Come era successo per il passaggio dal governo di Silvio Berlusconi a quello di Mario Monti, sono i comunicati del Quirinale a dettare passi e motivi dell’avvicendarsi degli inquilini di Palazzo Chigi, traducendo nel freddo linguaggio delle istituzioni i frenetici e roventi sommovimenti della politica. Nel caso precedente, lo sfiduciato Berlusconi aveva dovuto arrendersi obtorto collo alle ragioni della politica economica internazionale e all’altalenante spread che minacciava di affossare il Paese. Oggi è la politica di partito a farla da padrone, con un Pd che – novello parlamento – “sfiducia” un premier per imporne un altro e, con lui, forse anche una coalizione ritoccata, almeno nelle sue proporzioni.  



Come già le stelle, intanto, anche Paese e il suo diretto rappresentante, il Parlamento, stanno a guardare, un Parlamento che pure era stato chiamato, come prevede la Costituzione, a votare la fiducia alle larghe intese, poi ridottesi a medie intese per l’estromissione di Berlusconi e la spaccatura di Forza Italia. Oggi, invece, la forza soverchiante della politica sembra sufficiente a  riavvolgere il nastro e a riportare le procedure per i cambi di governo ai tempi della prima Repubblica, quando erano le segreterie di partito a decidere e i parlamentari venivano informati dalla stampa di quanto stava avvenendo (o era avvenuto) nelle segrete stanze del palazzo. 

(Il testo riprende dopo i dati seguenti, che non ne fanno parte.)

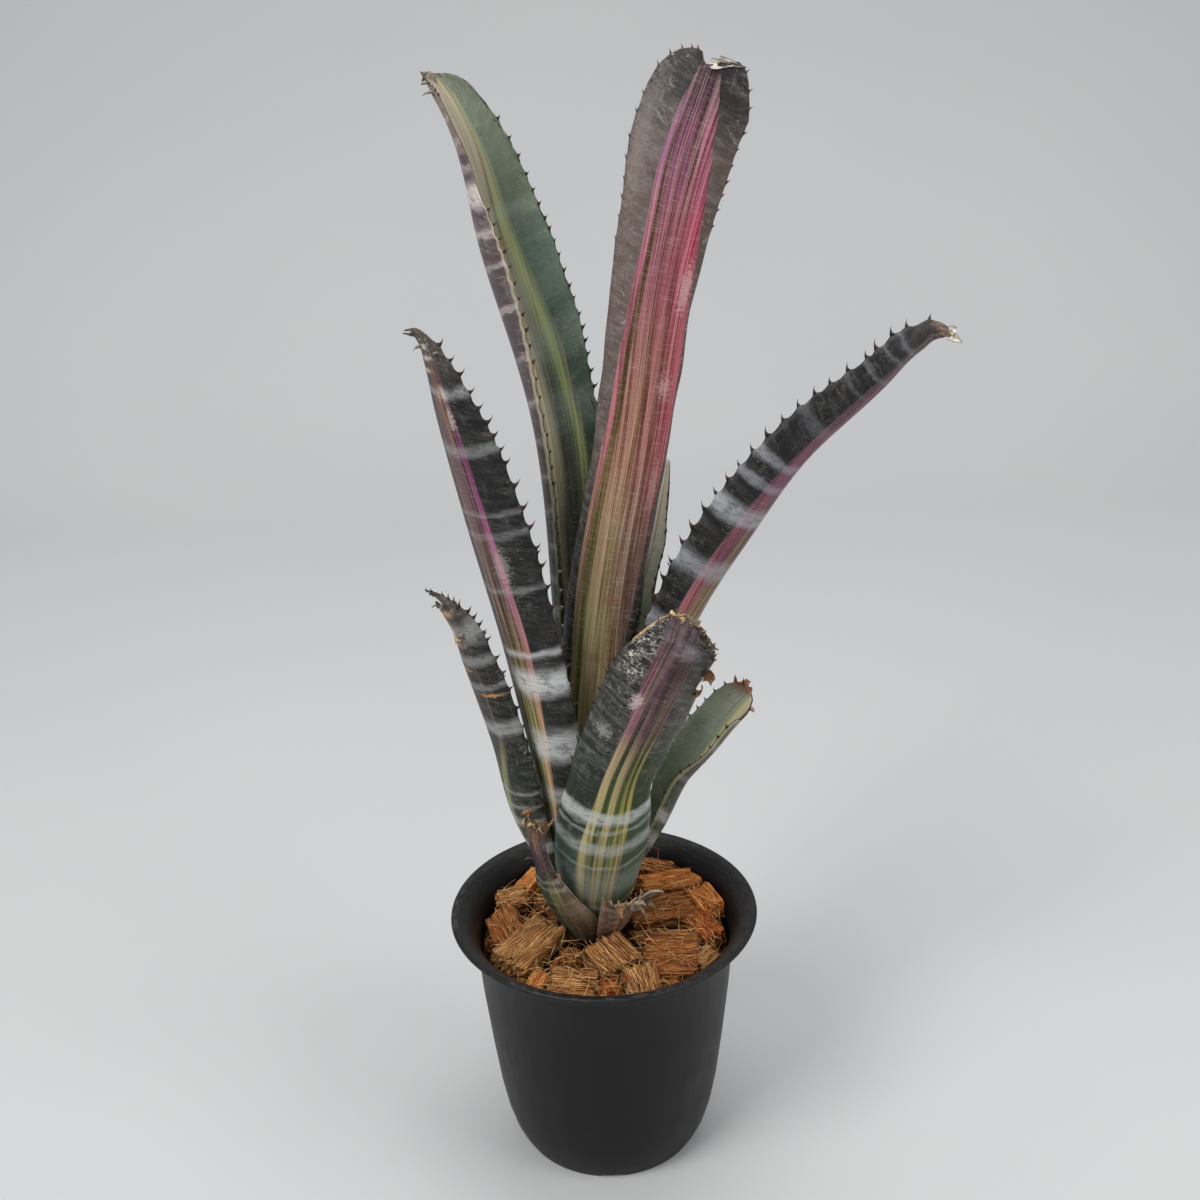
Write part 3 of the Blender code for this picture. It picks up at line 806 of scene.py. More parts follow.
    def build(self, finishes, thickness=1.1):
        shape, chart = self.mesh()
        piece = add_piece(self.name, shape, finishes)
        thin = piece.vertex_groups.new(name="thickness")
        for index, (u, v) in enumerate(chart):
            edge = min(1, (1 - abs(2 * u - 1)) * 6)
            thin.add([index], 0.4 + 0.6 * edge * min(1, (1.02 - v) * 12), "REPLACE")
        wall = piece.modifiers.new("wall", "SOLIDIFY")
        wall.thickness = thickness * MM
        wall.offset = 0
        wall.vertex_group = "thickness"
        wall.material_offset = 1
        wall.material_offset_rim = 2
        settle(piece)
        piece.vertex_groups.clear()
        self.add_spines(piece)
        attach(piece, "root")
        return piece


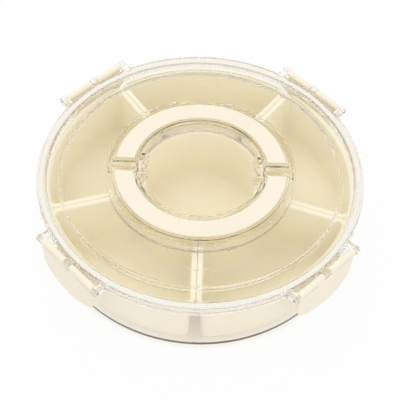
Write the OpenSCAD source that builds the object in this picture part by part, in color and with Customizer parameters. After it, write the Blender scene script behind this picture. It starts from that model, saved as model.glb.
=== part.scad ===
// Round divided storage box with a clear base tray, five lift-out wedge bins, a centre cup,
// a clear lid with a seal and four side latches, and a fold-flat two-part carry handle.
// Origin: centre of the underside. Z is up, X runs along the handle hinge line.

/* [Overall] */
// Outer diameter of the lid rim
rim_d = 300; // [290:1:330]
// Height of the lid rim above the table
rim_h = 72.5; // [70:0.5:90]

/* [Base tray] */
// How far the foot of the tray lies inside the lid rim
foot_inset = 7.4; // [7:0.5:12]
// Wall thickness of the tray
tray_wall = 1.8; // [1.6:0.1:2.6]
// Floor thickness of the tray
tray_floor = 2.5; // [1.6:0.1:4]
// Radius of the rounded edge between floor and wall
tray_edge_r = 1.5; // [1:0.5:4]
// Thickness of the outer flange that the latches hook under
flange_t = 3.5; // [2.5:0.1:5]
// How far the flange stands out from the tray wall
flange_w = 4; // [3:0.1:5]
// Edge radius of the flange
flange_edge_r = 0.6; // [0.4:0.1:1]
// Radius of the fillet under the flange
flange_root_r = 1.4; // [0.8:0.1:2]

/* [Bins] */
// Number of wedge bins round the cup
bin_count = 5; // [5]
// Height of the bin lips below the lid rim
lip_drop = 12.5; // [12:0.5:16]
// Gap between the lips of neighbouring bins
bin_gap = 0.4; // [0.4:0.1:1]
// Gap between the bin lips and the tray wall
bin_tray_gap = 0.5; // [0.4:0.1:3]
// Width of the out-turned lip
lip_w = 3.4; // [3:0.1:5]
// Thickness of the lip
lip_t = 1.8; // [1.2:0.1:2.4]
// Depth of the turned-down edge of the lip
lip_skirt = 5; // [3:0.5:8]
// Thickness of the turned-down edge of the bin and cup lips
lip_edge_t = 1.3; // [1:0.1:1.6]
// Width of the bevel on the lip edges
lip_soft = 0.5; // [0.3:0.1:0.8]
// Radius of the inner edge of the bin and cup lips
lip_inner_r = 1.4; // [0.8:0.1:1.8]
// Wall thickness of the bins and the cup
bin_wall = 1.5; // [1.2:0.1:2.4]
// Inward lean of each bin wall from lip to floor
bin_draft = 1.4; // [0.6:0.1:2.5]
// Radius where bin walls meet the floor, outside
bin_floor_r = 10; // [6:0.5:12]
// Plan radius of the outer lip corners
outer_corner_r = 10; // [7:0.5:14]
// Plan radius of the inner lip corners
inner_corner_r = 8; // [7:0.5:10]

/* [Centre cup] */
// Outer diameter of the cup rim
cup_d = 118; // [110:1:126]
// Inward lean of the cup wall from rim to floor
cup_draft = 2.2; // [1:0.1:4]
// Radius where the cup wall meets its floor, outside
cup_floor_r = 7; // [4:0.5:10]
// Width of the cup's out-turned lip
cup_lip_w = 2.6; // [2:0.1:4]
// Depth of the turned-down edge of the cup lip
cup_skirt = 3.5; // [2.5:0.5:8]
// Gap between the cup rim and the bin lips
cup_gap = 1.2; // [0.8:0.1:2]

/* [Lid] */
// Width of the channel between the panel and the rim
channel_w = 11; // [8:0.5:16]
// Height of the lid panel above the lid rim
panel_rise = 2.3; // [1:0.1:4]
// Wall thickness of the lid
lid_wall = 2; // [1.6:0.1:2.2]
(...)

Il perché di tutto questo non sfugge a nessuno e il comunicato del Quirinale ben lo spiega quando afferma che – in ogni caso – il premier uscente non era disponibile a rimettersi in gioco; vano sarebbe stato quindi “parlamentarizzare” la crisi (cioè rimandare ad opera del presidente della Repubblica il presidente del Consiglio dimissionario in Parlamento perché spieghi i motivi della crisi e venga ufficialmente sfiduciato con voto parlamentare a scrutinio palese), visto che non vi era più nulla da decidere, mentre il rispetto delle convenzioni costituzionali avrebbe solo rallentato la risoluzione della crisi stessa. Inoltre, come è stato detto, costringere Letta a presentarsi in Parlamento sarebbe stata una sorta di umiliazione, lo smacco di vedere i suoi – a voto palese – fare il più classico dei voltafaccia.



Di tutto questo i giornali ci hanno spiegato in lungo e in largo i motivi, su cui non è il caso di dilungarsi ulteriormente se non per dire che, ancora una volta, questo governo nulla avrebbe realizzato e che era quindi necessario cambiare rotta, e cambiarla subito. Niente riforme costituzionali, niente legge elettorale, niente provvedimenti per l’economia e il lavoro, niente interventi sulla pubblica amministrazione. Niente, insomma: una accusa senza contraddittorio, un niet senza motivazioni. 

Perché dunque andare in Parlamento? Andare il Parlamento sarebbe stato un passo formale, la razionalizzazione di una situazione irrazionale e non razionalizzabile. Il no senza appello non ha bisogno di spiegazioni. Che piaccia o non piaccia, oggi non serve spiegare, non serve un confronto razionale in Parlamento, uno scontro aperto e trasparente tra le ragioni degli uni e le ragioni degli altri, tra maggioranza e opposizione – ormai confuse le une con le altre − perché il Paese sappia  come mai ad un premier si sostituisce un altro e il Parlamento possa attestare con un suo voto che, in effetti, il programma di governo su cui si era data la fiducia  non è stato rispettato. Senza che nessuno ci metta la faccia, le istituzioni rappresentative cedono alla politica e ad essa le logiche istituzionali e costituzionali si inchinano, come si inchinò il Concordia. Speriamo almeno di non assistere ad un altro naufragio.